• **Set exercise**: Take the data below and repeat it exactly.
━━━━
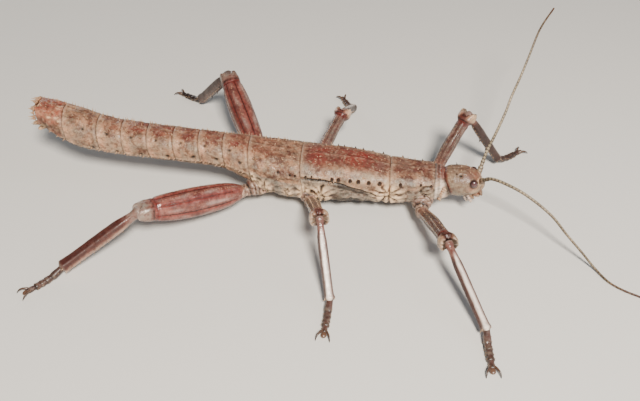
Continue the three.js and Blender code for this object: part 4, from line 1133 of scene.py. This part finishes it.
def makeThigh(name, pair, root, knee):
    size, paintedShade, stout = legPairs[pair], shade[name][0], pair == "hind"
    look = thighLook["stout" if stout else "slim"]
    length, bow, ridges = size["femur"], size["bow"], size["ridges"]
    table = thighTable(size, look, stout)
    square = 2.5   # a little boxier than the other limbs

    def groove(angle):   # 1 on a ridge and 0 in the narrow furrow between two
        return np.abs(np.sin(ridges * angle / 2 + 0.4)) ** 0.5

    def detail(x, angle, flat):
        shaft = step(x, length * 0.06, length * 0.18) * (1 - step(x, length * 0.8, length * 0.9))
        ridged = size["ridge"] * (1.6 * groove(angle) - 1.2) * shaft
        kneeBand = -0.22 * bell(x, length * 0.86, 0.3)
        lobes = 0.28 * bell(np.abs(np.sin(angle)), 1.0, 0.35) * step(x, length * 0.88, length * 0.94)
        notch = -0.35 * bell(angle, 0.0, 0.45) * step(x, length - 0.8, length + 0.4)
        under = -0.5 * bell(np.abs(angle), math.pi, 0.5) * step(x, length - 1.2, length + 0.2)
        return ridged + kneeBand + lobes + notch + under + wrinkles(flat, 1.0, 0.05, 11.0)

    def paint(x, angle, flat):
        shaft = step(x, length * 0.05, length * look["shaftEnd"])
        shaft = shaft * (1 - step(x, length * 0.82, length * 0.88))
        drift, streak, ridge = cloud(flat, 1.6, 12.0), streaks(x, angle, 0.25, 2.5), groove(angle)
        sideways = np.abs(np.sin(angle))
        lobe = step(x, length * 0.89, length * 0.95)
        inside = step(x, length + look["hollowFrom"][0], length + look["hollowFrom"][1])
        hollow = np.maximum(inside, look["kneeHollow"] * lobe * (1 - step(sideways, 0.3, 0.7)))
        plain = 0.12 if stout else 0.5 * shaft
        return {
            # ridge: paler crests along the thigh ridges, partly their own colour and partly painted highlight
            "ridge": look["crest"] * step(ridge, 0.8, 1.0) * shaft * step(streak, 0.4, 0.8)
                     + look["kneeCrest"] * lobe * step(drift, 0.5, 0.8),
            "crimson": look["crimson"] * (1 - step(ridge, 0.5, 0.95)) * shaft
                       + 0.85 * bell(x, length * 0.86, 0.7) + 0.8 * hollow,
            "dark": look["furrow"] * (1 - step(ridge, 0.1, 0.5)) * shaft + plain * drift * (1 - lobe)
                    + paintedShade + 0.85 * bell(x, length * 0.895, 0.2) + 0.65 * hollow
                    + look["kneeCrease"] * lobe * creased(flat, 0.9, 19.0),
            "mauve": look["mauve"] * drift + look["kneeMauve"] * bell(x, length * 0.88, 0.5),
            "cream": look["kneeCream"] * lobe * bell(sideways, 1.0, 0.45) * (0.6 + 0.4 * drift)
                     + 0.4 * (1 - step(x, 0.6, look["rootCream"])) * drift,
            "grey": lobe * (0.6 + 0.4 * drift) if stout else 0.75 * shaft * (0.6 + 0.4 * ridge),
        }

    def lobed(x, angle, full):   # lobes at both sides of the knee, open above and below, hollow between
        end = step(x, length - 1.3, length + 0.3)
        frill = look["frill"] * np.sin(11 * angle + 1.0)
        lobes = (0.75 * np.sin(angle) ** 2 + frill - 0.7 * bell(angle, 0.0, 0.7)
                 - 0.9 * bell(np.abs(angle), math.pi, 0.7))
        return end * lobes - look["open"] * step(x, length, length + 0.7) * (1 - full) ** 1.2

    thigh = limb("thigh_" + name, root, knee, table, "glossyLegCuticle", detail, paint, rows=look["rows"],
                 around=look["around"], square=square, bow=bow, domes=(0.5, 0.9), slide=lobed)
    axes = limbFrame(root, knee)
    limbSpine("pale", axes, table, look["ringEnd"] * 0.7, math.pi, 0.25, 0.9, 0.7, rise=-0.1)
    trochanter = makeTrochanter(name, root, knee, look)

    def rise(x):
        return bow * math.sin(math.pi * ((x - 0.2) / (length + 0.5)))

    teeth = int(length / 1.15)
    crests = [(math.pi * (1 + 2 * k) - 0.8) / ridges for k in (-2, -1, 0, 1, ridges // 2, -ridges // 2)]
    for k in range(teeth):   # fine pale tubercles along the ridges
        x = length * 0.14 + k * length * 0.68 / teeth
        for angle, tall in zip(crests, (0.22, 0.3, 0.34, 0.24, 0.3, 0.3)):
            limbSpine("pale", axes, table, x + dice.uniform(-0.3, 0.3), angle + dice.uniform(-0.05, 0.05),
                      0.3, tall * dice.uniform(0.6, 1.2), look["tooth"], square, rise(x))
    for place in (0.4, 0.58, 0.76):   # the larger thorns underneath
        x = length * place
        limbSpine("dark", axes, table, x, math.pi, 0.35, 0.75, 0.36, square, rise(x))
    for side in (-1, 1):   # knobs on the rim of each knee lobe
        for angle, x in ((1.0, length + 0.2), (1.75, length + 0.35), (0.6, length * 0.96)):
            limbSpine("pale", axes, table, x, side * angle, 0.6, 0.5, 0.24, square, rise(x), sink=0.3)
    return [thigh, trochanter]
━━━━
• **Task output**:
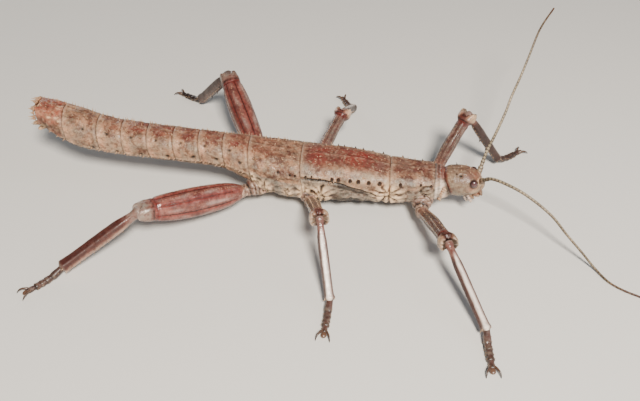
Continue the three.js and Blender code for this object: part 4, from line 1133 of scene.py. This part finishes it.
def makeThigh(name, pair, root, knee):
    size, paintedShade, stout = legPairs[pair], shade[name][0], pair == "hind"
    look = thighLook["stout" if stout else "slim"]
    length, bow, ridges = size["femur"], size["bow"], size["ridges"]
    table = thighTable(size, look, stout)
    square = 2.5   # a little boxier than the other limbs

    def groove(angle):   # 1 on a ridge and 0 in the narrow furrow between two
        return np.abs(np.sin(ridges * angle / 2 + 0.4)) ** 0.5

    def detail(x, angle, flat):
        shaft = step(x, length * 0.06, length * 0.18) * (1 - step(x, length * 0.8, length * 0.9))
        ridged = size["ridge"] * (1.6 * groove(angle) - 1.2) * shaft
        kneeBand = -0.22 * bell(x, length * 0.86, 0.3)
        lobes = 0.28 * bell(np.abs(np.sin(angle)), 1.0, 0.35) * step(x, length * 0.88, length * 0.94)
        notch = -0.35 * bell(angle, 0.0, 0.45) * step(x, length - 0.8, length + 0.4)
        under = -0.5 * bell(np.abs(angle), math.pi, 0.5) * step(x, length - 1.2, length + 0.2)
        return ridged + kneeBand + lobes + notch + under + wrinkles(flat, 1.0, 0.05, 11.0)

    def paint(x, angle, flat):
        shaft = step(x, length * 0.05, length * look["shaftEnd"])
        shaft = shaft * (1 - step(x, length * 0.82, length * 0.88))
        drift, streak, ridge = cloud(flat, 1.6, 12.0), streaks(x, angle, 0.25, 2.5), groove(angle)
        sideways = np.abs(np.sin(angle))
        lobe = step(x, length * 0.89, length * 0.95)
        inside = step(x, length + look["hollowFrom"][0], length + look["hollowFrom"][1])
        hollow = np.maximum(inside, look["kneeHollow"] * lobe * (1 - step(sideways, 0.3, 0.7)))
        plain = 0.12 if stout else 0.5 * shaft
        return {
            # ridge: paler crests along the thigh ridges, partly their own colour and partly painted highlight
            "ridge": look["crest"] * step(ridge, 0.8, 1.0) * shaft * step(streak, 0.4, 0.8)
                     + look["kneeCrest"] * lobe * step(drift, 0.5, 0.8),
            "crimson": look["crimson"] * (1 - step(ridge, 0.5, 0.95)) * shaft
                       + 0.85 * bell(x, length * 0.86, 0.7) + 0.8 * hollow,
            "dark": look["furrow"] * (1 - step(ridge, 0.1, 0.5)) * shaft + plain * drift * (1 - lobe)
                    + paintedShade + 0.85 * bell(x, length * 0.895, 0.2) + 0.65 * hollow
                    + look["kneeCrease"] * lobe * creased(flat, 0.9, 19.0),
            "mauve": look["mauve"] * drift + look["kneeMauve"] * bell(x, length * 0.88, 0.5),
            "cream": look["kneeCream"] * lobe * bell(sideways, 1.0, 0.45) * (0.6 + 0.4 * drift)
                     + 0.4 * (1 - step(x, 0.6, look["rootCream"])) * drift,
            "grey": lobe * (0.6 + 0.4 * drift) if stout else 0.75 * shaft * (0.6 + 0.4 * ridge),
        }

    def lobed(x, angle, full):   # lobes at both sides of the knee, open above and below, hollow between
        end = step(x, length - 1.3, length + 0.3)
        frill = look["frill"] * np.sin(11 * angle + 1.0)
        lobes = (0.75 * np.sin(angle) ** 2 + frill - 0.7 * bell(angle, 0.0, 0.7)
                 - 0.9 * bell(np.abs(angle), math.pi, 0.7))
        return end * lobes - look["open"] * step(x, length, length + 0.7) * (1 - full) ** 1.2

    thigh = limb("thigh_" + name, root, knee, table, "glossyLegCuticle", detail, paint, rows=look["rows"],
                 around=look["around"], square=square, bow=bow, domes=(0.5, 0.9), slide=lobed)
    axes = limbFrame(root, knee)
    limbSpine("pale", axes, table, look["ringEnd"] * 0.7, math.pi, 0.25, 0.9, 0.7, rise=-0.1)
    trochanter = makeTrochanter(name, root, knee, look)

    def rise(x):
        return bow * math.sin(math.pi * ((x - 0.2) / (length + 0.5)))

    teeth = int(length / 1.15)
    crests = [(math.pi * (1 + 2 * k) - 0.8) / ridges for k in (-2, -1, 0, 1, ridges // 2, -ridges // 2)]
    for k in range(teeth):   # fine pale tubercles along the ridges
        x = length * 0.14 + k * length * 0.68 / teeth
        for angle, tall in zip(crests, (0.22, 0.3, 0.34, 0.24, 0.3, 0.3)):
            limbSpine("pale", axes, table, x + dice.uniform(-0.3, 0.3), angle + dice.uniform(-0.05, 0.05),
                      0.3, tall * dice.uniform(0.6, 1.2), look["tooth"], square, rise(x))
    for place in (0.4, 0.58, 0.76):   # the larger thorns underneath
        x = length * place
        limbSpine("dark", axes, table, x, math.pi, 0.35, 0.75, 0.36, square, rise(x))
    for side in (-1, 1):   # knobs on the rim of each knee lobe
        for angle, x in ((1.0, length + 0.2), (1.75, length + 0.35), (0.6, length * 0.96)):
            limbSpine("pale", axes, table, x, side * angle, 0.6, 0.5, 0.24, square, rise(x), sink=0.3)
    return [thigh, trochanter]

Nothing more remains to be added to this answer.